WHAT YOU ARE ASKED TO DO:
Transcribe only the lines from the line with "addPiece(pick, 'toothpick', stickGeometry(), materials.wood, new" through the line with "record = json.load(file)", exactly, counting both of those lines as part of the stretch.

SOURCE RECORDS start

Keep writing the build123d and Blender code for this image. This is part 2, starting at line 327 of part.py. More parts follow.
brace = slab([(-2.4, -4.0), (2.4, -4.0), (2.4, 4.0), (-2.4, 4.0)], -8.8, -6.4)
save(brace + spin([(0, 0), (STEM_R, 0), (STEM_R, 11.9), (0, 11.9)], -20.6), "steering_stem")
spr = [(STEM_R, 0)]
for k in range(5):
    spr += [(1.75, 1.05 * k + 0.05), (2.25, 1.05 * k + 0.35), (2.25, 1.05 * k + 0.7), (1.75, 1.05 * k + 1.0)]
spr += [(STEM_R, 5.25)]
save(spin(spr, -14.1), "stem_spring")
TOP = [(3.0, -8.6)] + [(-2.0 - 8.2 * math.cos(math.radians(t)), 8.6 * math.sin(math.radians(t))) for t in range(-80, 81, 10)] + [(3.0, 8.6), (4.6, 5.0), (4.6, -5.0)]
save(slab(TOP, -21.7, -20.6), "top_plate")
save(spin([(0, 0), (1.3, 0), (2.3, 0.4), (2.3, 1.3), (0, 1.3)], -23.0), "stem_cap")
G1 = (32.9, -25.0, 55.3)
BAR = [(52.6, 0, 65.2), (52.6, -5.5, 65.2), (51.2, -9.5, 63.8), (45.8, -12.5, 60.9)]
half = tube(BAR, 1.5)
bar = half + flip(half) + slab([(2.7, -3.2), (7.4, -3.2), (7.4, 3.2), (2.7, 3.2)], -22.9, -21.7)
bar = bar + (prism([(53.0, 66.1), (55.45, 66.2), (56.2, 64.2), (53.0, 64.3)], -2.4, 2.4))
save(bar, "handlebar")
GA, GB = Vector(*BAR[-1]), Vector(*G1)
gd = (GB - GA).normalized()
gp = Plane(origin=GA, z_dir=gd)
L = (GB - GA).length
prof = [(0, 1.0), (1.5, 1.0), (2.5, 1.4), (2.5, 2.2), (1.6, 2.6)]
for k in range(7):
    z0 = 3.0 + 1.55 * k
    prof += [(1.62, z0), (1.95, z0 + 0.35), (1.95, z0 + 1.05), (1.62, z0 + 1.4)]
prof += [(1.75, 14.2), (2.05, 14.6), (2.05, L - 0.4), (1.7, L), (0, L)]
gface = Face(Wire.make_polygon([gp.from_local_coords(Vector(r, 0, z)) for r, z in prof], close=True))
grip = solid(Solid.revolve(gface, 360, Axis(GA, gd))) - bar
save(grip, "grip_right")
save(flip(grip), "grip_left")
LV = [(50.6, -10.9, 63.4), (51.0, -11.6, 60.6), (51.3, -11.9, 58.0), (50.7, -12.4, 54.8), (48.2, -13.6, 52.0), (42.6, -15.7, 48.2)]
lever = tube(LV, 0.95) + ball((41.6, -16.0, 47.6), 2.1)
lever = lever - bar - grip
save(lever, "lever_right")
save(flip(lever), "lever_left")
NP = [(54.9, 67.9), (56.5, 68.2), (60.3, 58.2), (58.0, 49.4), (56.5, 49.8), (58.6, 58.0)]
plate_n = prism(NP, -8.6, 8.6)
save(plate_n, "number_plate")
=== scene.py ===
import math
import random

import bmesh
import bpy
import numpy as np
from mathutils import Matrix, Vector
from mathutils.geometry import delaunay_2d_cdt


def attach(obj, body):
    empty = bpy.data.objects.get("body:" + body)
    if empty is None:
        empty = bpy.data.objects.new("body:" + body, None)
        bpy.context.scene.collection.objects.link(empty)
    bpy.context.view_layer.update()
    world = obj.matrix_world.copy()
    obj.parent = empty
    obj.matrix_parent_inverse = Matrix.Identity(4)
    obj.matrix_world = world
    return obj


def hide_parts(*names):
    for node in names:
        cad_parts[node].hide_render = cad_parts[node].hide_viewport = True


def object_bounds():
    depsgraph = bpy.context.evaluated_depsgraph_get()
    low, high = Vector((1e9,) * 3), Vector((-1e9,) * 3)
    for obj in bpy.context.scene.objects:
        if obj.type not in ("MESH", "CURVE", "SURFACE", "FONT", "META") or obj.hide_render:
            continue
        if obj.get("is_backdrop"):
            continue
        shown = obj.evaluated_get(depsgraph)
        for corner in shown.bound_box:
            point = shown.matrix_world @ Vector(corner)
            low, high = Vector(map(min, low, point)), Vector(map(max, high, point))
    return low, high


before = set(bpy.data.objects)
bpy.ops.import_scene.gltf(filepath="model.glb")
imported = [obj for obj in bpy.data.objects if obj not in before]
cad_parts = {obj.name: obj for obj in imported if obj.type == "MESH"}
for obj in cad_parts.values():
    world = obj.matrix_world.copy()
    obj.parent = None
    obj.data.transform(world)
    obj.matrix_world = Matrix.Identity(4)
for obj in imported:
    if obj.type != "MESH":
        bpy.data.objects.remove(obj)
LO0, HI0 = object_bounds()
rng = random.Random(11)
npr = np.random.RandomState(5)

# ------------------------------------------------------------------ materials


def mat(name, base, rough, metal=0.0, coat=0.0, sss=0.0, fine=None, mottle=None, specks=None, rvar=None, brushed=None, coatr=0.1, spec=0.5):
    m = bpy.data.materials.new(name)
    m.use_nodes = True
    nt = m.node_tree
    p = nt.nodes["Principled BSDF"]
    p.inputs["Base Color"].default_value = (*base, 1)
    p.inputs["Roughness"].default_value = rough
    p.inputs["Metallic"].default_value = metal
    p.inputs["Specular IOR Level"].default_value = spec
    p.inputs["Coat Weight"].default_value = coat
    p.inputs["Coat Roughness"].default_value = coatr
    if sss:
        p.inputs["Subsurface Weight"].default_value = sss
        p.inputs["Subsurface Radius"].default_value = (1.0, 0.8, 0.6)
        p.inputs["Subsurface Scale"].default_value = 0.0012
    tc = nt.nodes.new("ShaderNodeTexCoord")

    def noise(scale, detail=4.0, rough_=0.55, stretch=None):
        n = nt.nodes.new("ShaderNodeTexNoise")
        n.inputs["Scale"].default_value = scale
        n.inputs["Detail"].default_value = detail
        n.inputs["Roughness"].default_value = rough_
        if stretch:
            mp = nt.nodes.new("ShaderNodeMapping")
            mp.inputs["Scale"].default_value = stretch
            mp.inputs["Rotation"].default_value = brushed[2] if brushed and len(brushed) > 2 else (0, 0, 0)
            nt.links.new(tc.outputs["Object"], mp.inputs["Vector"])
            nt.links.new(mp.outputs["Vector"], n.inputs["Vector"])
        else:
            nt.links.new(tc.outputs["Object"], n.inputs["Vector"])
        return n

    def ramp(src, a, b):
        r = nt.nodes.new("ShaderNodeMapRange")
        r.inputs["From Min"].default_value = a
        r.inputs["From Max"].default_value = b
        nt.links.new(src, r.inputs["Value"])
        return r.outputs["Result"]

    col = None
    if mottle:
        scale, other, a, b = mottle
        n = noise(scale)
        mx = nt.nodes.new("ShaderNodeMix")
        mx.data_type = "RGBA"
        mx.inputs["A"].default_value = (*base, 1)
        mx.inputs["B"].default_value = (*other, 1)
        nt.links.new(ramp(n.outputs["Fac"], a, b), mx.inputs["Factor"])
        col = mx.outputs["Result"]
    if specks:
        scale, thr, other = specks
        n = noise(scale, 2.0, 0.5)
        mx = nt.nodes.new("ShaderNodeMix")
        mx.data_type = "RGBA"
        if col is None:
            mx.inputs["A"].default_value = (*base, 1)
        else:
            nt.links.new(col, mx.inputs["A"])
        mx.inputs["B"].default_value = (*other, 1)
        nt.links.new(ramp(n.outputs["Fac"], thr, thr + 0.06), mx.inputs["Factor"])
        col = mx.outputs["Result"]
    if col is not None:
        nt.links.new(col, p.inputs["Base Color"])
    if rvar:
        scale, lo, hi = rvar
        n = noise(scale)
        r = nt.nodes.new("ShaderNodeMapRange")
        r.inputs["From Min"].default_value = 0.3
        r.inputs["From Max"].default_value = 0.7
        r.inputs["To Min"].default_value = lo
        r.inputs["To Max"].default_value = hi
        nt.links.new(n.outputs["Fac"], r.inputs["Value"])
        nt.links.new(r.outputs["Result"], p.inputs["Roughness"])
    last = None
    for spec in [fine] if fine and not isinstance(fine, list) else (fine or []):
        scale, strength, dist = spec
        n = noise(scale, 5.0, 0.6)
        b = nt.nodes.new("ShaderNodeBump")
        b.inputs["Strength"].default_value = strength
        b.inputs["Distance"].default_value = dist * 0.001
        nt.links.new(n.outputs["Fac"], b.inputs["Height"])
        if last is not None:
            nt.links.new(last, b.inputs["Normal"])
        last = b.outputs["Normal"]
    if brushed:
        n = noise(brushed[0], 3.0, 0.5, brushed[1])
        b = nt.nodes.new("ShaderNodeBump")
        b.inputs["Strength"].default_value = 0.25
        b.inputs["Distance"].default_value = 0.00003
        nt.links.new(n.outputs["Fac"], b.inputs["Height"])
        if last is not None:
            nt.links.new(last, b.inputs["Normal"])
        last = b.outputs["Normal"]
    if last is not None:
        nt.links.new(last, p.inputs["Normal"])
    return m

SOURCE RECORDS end
SOURCE RECORDS start

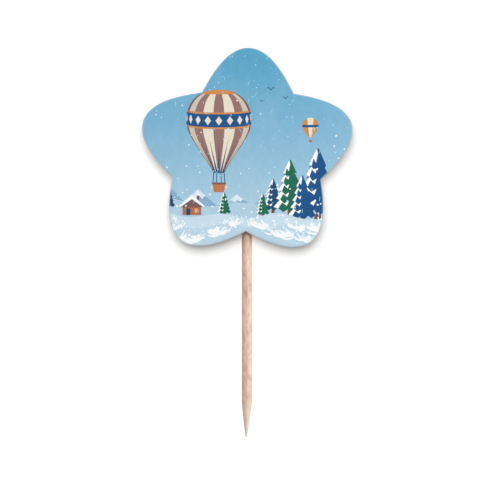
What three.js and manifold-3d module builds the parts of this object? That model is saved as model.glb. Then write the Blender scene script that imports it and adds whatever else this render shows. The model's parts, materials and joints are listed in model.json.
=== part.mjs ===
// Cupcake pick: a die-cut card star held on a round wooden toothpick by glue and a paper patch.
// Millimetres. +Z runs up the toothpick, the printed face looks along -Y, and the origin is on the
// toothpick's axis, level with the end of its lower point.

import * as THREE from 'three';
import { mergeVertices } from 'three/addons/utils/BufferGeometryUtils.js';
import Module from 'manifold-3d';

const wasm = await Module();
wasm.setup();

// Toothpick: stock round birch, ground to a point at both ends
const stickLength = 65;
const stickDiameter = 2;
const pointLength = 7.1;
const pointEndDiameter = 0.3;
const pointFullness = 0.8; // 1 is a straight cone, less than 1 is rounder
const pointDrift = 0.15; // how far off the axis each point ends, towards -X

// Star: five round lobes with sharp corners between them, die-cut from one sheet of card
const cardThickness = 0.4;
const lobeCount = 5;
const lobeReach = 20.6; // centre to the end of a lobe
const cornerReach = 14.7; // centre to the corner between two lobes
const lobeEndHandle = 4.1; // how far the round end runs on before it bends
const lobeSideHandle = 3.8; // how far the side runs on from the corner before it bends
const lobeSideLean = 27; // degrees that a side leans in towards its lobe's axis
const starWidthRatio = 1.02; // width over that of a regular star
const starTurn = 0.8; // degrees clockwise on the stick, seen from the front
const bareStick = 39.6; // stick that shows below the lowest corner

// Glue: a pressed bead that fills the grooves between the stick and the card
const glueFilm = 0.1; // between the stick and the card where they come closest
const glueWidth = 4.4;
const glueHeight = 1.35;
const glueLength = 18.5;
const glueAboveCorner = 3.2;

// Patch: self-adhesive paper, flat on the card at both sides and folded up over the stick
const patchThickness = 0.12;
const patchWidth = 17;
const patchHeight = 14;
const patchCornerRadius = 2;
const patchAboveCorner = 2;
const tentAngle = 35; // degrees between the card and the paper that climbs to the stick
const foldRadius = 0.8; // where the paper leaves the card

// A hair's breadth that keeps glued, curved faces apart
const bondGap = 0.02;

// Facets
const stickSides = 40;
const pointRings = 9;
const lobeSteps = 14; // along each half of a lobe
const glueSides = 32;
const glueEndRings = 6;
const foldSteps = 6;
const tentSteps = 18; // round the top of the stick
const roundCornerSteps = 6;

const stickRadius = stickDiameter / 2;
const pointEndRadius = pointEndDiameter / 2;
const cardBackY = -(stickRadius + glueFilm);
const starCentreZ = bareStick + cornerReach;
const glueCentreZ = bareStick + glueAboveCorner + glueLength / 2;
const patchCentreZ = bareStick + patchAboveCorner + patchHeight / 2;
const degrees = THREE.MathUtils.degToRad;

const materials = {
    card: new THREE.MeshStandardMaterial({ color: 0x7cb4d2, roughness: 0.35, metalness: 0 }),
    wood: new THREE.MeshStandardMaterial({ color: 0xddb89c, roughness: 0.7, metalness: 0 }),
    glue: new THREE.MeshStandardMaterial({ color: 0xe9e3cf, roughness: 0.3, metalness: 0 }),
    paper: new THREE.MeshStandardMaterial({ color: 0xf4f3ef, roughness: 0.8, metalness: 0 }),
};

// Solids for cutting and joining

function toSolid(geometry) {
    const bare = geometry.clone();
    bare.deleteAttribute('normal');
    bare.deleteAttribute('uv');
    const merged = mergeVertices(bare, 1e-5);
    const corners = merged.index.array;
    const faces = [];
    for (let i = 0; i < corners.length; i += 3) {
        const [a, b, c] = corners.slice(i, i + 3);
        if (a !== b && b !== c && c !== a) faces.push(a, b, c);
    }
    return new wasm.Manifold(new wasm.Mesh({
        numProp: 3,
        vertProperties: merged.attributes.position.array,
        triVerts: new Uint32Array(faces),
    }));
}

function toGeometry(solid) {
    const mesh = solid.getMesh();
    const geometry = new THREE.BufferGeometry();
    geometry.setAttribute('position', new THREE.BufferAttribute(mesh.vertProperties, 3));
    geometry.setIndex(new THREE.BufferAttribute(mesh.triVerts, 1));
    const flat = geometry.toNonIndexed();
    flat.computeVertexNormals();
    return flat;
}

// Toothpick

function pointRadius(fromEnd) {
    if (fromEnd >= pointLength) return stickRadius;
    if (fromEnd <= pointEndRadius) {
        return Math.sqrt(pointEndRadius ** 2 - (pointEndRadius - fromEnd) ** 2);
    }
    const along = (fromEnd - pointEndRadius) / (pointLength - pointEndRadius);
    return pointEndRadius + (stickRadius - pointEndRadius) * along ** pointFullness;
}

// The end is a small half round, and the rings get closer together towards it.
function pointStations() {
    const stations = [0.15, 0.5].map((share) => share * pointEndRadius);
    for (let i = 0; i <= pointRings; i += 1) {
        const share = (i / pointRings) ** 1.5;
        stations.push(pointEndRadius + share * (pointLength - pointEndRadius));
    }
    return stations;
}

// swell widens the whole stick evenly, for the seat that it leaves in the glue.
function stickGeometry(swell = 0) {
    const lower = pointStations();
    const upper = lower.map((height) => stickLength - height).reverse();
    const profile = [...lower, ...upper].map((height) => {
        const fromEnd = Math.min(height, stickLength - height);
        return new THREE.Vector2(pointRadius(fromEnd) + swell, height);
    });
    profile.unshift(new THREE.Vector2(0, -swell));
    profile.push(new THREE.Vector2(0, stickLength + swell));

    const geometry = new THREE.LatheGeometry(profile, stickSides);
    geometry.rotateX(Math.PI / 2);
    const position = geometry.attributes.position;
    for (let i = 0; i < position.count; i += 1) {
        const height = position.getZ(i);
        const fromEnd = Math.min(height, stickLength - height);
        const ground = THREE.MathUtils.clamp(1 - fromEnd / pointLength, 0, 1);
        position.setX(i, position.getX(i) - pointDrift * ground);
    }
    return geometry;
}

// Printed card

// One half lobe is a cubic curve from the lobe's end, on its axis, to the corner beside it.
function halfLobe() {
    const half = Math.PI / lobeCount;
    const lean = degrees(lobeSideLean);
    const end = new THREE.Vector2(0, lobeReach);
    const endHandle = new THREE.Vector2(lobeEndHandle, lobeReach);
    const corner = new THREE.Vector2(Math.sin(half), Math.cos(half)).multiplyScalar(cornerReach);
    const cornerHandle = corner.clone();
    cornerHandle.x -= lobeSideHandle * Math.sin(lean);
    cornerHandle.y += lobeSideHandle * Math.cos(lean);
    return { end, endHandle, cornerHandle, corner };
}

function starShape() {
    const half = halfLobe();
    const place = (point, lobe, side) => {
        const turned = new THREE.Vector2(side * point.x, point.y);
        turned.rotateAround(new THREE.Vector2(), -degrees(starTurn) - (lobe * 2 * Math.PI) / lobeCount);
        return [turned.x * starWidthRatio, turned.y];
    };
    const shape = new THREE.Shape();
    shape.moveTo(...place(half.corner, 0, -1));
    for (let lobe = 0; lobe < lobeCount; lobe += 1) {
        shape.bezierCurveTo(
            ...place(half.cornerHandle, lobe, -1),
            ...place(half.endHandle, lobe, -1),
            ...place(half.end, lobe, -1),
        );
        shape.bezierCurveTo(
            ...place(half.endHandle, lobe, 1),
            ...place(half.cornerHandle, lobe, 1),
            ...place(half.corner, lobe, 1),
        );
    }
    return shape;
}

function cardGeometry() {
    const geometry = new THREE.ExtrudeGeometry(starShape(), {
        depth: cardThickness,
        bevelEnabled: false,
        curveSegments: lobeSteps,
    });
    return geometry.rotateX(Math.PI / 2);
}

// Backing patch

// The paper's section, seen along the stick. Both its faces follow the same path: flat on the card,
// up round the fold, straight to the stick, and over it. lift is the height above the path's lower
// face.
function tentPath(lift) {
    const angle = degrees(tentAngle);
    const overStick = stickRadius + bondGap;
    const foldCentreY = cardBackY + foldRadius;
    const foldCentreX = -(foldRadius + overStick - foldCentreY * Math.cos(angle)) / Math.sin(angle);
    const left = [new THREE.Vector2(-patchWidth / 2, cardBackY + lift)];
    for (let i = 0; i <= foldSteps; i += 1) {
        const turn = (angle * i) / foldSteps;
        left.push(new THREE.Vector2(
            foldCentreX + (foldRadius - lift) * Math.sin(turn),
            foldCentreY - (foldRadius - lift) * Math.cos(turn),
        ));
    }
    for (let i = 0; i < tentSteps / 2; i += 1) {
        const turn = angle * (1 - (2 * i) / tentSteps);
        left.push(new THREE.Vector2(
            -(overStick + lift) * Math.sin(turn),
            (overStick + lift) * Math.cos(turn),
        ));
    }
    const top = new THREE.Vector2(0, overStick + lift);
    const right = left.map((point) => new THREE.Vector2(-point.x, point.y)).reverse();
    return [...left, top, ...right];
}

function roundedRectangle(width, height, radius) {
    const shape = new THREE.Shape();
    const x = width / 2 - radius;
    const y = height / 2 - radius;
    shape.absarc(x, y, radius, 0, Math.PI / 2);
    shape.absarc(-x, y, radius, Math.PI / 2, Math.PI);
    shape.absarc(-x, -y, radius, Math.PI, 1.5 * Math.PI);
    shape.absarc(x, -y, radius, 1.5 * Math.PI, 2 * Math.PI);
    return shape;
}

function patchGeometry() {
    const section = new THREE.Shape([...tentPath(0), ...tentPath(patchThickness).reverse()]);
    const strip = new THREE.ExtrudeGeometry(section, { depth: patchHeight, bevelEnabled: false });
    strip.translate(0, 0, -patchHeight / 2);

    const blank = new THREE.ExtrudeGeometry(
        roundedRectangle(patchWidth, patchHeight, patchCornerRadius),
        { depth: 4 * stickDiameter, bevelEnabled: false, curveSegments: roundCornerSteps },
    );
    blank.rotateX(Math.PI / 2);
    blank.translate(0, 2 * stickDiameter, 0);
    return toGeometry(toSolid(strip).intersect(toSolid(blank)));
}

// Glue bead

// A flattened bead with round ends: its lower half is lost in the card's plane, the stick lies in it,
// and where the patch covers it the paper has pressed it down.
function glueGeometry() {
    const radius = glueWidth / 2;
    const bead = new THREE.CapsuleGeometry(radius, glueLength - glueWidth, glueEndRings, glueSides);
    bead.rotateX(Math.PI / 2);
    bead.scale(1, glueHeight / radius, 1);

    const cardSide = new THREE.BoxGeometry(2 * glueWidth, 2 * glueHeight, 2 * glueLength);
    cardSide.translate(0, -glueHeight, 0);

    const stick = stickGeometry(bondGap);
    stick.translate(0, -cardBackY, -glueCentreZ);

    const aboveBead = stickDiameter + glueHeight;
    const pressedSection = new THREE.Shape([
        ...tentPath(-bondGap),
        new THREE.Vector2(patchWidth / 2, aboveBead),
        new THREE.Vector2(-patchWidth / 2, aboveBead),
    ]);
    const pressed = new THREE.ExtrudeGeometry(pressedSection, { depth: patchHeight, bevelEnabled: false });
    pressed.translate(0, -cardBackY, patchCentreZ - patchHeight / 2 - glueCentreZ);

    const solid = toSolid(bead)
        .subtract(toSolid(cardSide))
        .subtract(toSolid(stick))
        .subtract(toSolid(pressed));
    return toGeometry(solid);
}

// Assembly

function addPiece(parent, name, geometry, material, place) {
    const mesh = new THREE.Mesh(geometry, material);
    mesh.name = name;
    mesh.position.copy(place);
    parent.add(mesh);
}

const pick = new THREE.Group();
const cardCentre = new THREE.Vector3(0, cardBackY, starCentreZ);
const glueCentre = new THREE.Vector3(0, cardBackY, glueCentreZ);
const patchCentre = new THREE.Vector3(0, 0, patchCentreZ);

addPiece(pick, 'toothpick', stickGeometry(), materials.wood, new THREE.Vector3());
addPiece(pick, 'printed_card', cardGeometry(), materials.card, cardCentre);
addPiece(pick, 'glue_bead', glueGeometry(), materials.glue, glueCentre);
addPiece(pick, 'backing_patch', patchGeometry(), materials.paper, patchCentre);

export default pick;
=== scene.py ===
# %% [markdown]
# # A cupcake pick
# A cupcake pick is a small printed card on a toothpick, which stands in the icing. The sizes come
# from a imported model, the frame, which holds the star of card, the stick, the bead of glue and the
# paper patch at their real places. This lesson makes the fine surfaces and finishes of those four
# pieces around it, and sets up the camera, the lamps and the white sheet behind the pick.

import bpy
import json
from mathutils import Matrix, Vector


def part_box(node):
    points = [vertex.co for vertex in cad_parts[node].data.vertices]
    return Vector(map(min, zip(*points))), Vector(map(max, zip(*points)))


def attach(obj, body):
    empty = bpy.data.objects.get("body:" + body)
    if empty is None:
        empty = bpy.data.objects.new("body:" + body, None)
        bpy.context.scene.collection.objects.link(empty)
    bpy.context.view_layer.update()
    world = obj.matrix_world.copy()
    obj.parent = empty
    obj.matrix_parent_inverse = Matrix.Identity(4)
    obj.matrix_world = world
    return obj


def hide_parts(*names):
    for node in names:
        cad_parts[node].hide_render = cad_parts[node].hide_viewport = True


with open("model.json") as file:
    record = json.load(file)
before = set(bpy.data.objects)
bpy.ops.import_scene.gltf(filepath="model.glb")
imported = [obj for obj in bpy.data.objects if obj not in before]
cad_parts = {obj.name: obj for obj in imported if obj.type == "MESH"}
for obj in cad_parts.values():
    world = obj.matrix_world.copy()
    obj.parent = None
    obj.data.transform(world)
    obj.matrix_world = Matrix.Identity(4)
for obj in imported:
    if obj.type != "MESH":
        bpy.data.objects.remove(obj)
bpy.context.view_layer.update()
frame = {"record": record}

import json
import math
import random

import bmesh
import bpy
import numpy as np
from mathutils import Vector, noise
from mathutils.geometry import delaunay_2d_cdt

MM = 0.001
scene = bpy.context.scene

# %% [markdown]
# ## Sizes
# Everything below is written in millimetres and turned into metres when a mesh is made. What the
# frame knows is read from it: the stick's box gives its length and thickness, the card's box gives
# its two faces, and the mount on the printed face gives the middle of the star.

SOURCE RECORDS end

FULL OUTPUT:
addPiece(pick, 'toothpick', stickGeometry(), materials.wood, new THREE.Vector3());
addPiece(pick, 'printed_card', cardGeometry(), materials.card, cardCentre);
addPiece(pick, 'glue_bead', glueGeometry(), materials.glue, glueCentre);
addPiece(pick, 'backing_patch', patchGeometry(), materials.paper, patchCentre);

export default pick;
=== scene.py ===
# %% [markdown]
# # A cupcake pick
# A cupcake pick is a small printed card on a toothpick, which stands in the icing. The sizes come
# from a imported model, the frame, which holds the star of card, the stick, the bead of glue and the
# paper patch at their real places. This lesson makes the fine surfaces and finishes of those four
# pieces around it, and sets up the camera, the lamps and the white sheet behind the pick.

import bpy
import json
from mathutils import Matrix, Vector


def part_box(node):
    points = [vertex.co for vertex in cad_parts[node].data.vertices]
    return Vector(map(min, zip(*points))), Vector(map(max, zip(*points)))


def attach(obj, body):
    empty = bpy.data.objects.get("body:" + body)
    if empty is None:
        empty = bpy.data.objects.new("body:" + body, None)
        bpy.context.scene.collection.objects.link(empty)
    bpy.context.view_layer.update()
    world = obj.matrix_world.copy()
    obj.parent = empty
    obj.matrix_parent_inverse = Matrix.Identity(4)
    obj.matrix_world = world
    return obj


def hide_parts(*names):
    for node in names:
        cad_parts[node].hide_render = cad_parts[node].hide_viewport = True


with open("model.json") as file:
    record = json.load(file)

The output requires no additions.